Marketing Tools
Learn how to choose the right tools and put them to work for your business.
-
Personalized Product Recommendations
Suggestions to customers for products they may be interested in based on products they’ve already bought or viewed online. For example, if a customer bought the same tank top in 3 colors, there’s a good chance they’ll like the same tank in a new color.
-
Google Remarketing
Also called retargeting, Google remarketing is the technology that enables your Google Ads to follow potential customers as they move across the internet. When a user visits, a small snippet of code on your website adds them to a remarketing list.
-
Abandoned Cart
When a user adds a product to the online shopping cart of an e-commerce site but doesn’t proceed to checkout and complete the purchase.
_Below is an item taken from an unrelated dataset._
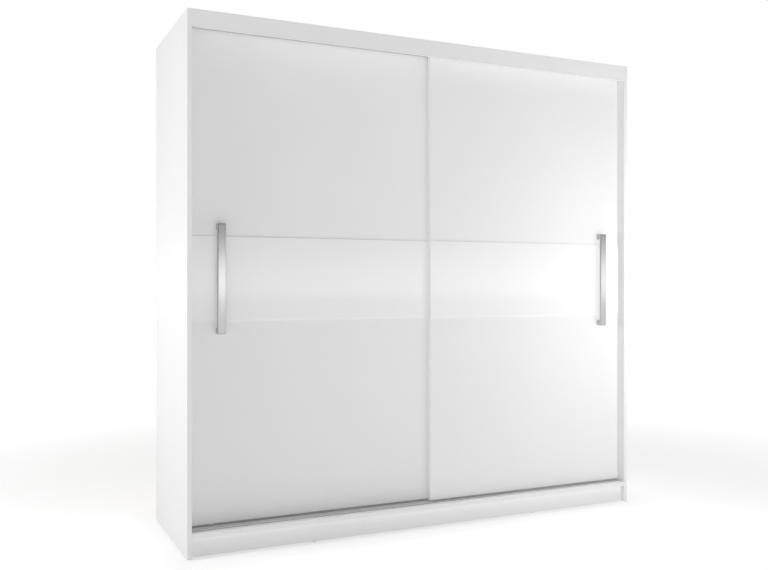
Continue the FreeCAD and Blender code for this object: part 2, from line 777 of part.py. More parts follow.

Users may abandon because they aren’t ready to buy.
-
Email Automation
The use of predefined rules to trigger email messages based on specific actions customers take—or don’t take.
-
Backlinks
Links on websites other than your own that go back to a page on your website. Backlinks are also called inbound links because they represent traffic coming to your website from somewhere else.
-
E-commerce
At its core, e-commerce is simply the buying and selling of goods and services using the internet. However, the term is often used to describe all of a seller’s efforts throughout the buying process.
-
Direct Mail Marketing
A type of direct marketing that’s delivered physically to a prospect’s mailbox through the United States Postal Service or other delivery service. Postcards, flyers, and catalogs are common examples. Email marketing is the digital equivalent.
-
Audience Segmentation
A marketing strategy based on identifying subgroups within the target audience in order to deliver more tailored messaging for stronger connections.